I’ve learned too much from critics over the years to want to get rid of them, as ’Net populists like Jarvis seem to suggest. But I do think newspapers, if we want to ever develop any following with younger readers, must do a better job of making our critics’ voices more relevant and immediate. If we don’t champion our critics, who will? We need to reinvent their roles to combat the $40-million mass-hypnosis marketing that occurs every weekend a big movie opens. If I were king I would firmly plant our critics in the new media world with blogs and podcasts, allowing them not only to have more of a dialogue with readers, but extend their influence by addressing timely topics.
If Variety reports, as it did Friday, that “Batman Begins” director Christopher Nolan is near a deal to remake “The Prisoner,” the ultra-cool ’60s TV series—I’d love to know what our critics think. Good idea?
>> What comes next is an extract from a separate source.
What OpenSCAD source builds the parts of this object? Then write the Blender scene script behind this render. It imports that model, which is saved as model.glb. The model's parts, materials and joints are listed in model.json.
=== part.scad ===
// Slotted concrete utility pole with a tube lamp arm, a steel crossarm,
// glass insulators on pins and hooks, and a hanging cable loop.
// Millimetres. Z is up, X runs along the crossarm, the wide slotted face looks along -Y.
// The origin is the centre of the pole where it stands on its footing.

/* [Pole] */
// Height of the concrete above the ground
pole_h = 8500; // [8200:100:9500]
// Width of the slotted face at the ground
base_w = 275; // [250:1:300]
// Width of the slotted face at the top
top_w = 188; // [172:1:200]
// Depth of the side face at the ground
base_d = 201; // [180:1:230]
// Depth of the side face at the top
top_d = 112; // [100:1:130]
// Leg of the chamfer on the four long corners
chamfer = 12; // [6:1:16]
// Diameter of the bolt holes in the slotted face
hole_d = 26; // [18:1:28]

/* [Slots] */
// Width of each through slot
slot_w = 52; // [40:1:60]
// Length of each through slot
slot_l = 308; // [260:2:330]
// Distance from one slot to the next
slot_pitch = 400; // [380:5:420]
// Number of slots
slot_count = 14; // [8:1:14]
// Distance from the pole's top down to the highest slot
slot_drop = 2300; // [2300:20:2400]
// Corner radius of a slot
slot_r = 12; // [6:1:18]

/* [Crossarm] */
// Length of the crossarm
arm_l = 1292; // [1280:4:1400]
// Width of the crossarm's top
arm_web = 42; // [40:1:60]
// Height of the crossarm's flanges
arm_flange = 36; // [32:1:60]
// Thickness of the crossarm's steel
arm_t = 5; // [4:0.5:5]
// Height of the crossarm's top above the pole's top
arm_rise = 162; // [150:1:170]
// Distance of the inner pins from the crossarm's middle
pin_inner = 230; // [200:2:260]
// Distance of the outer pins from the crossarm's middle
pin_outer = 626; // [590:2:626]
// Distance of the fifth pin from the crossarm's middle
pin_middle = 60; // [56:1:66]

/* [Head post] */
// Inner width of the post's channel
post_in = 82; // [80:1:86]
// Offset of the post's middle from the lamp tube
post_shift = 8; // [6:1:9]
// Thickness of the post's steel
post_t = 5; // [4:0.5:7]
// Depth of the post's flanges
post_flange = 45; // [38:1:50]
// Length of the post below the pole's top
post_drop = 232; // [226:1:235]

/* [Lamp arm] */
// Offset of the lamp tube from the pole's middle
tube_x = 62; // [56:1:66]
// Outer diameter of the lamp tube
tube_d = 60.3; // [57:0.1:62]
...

Or just as lame as using Led Zeppelin to peddle Cadillacs?
We need to get our critics up to ’Net speed. If studio marketers can spend weeks bombarding moviegoers with 30-second spots to glamorize their product, why should our reviewer almost always hold fire until opening day, long after most of the audience has formed its opinion, not to mention after most bloggers have had their say? We never let studios tell us when to run news stories or schedule feature pieces, so why defer to their preferences when it comes to running reviews? If the studios squawk, we can always review their marketing campaign, which would probably be a treat for readers and, in all too many instances, allow us to write about something far more interesting than the movie itself.
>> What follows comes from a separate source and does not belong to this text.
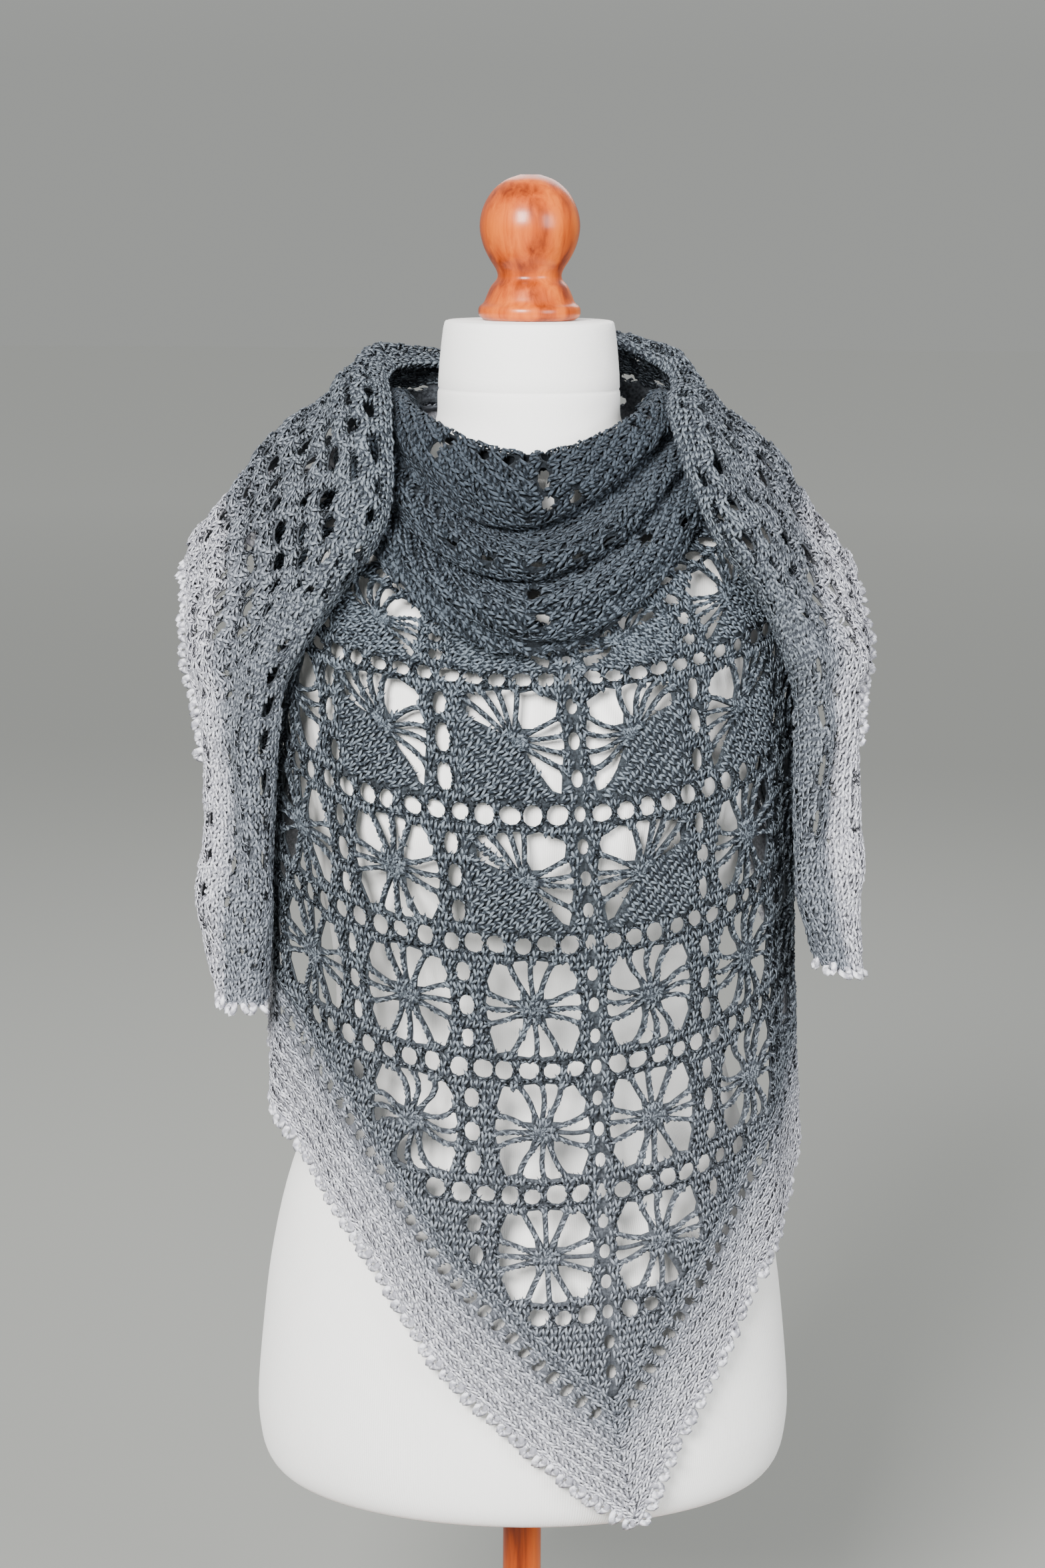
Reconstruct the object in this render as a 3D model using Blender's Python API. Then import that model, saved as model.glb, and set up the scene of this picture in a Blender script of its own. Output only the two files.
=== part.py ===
# Crochet lace shawl worn round a limbless dress form. Metres, +Z up, the form faces -Y.
import math

import bpy
import numpy as np
from mathutils import Vector
from mathutils.geometry import delaunay_2d_cdt

# Stand and form
BASE_RADIUS = 0.150
BASE_HEIGHT = 0.025
BASE_ROUNDING = 0.006
BASE_SIDES = 36
TURNED_SIDES = 20
POLE_RADIUS = 0.013
FORM_LIFT = 0.250
FINIAL_HEIGHT = 0.091
FINIAL_RADIUS = 0.032
TORSO_SIDES = 32
BUST_SPREAD = 0.075
BUST_HEIGHT = 0.465
BUST_DEPTH = 0.0262
BUST_SIZE = 0.055

# Cloth
WALL = 0.002
SEAM_GAP = 0.00018
FACE_GAP = 0.0003
CELL_WIDTH = 0.0712
TIER_HEIGHT = 0.0815
FIRST_TIER = 0.2585
TIERS = 6
BORDER_DROP = 0.085
HOOP_RADIUS = 0.152
BACK_END = math.radians(148)
ACROSS_STEP = 0.029
GRID_CLEARANCE = 0.26
ROW_LINES = (
    0.150, 0.1675, 0.185, 0.2025, 0.220, 0.2385, 0.2585, 0.285, 0.3125, 0.340, 0.367, 0.394,
    0.4215, 0.4485, 0.476, 0.503, 0.530, 0.557, 0.5845, 0.612, 0.639, 0.666, 0.693, 0.720, 0.7475, 0.775,
)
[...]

For now, critics seem to take solace in the old maxim—whatever doesn’t kill you will make you stronger. “I don’t mind being an authority figure, but I like the idea of having to earn it,” says the Wall Street Journal’s Joe Morgenstern. “More than ever, if we want to enjoy our status, we’ve got to have something original to say. I think it’s good for a critic to have to stay on his toes.”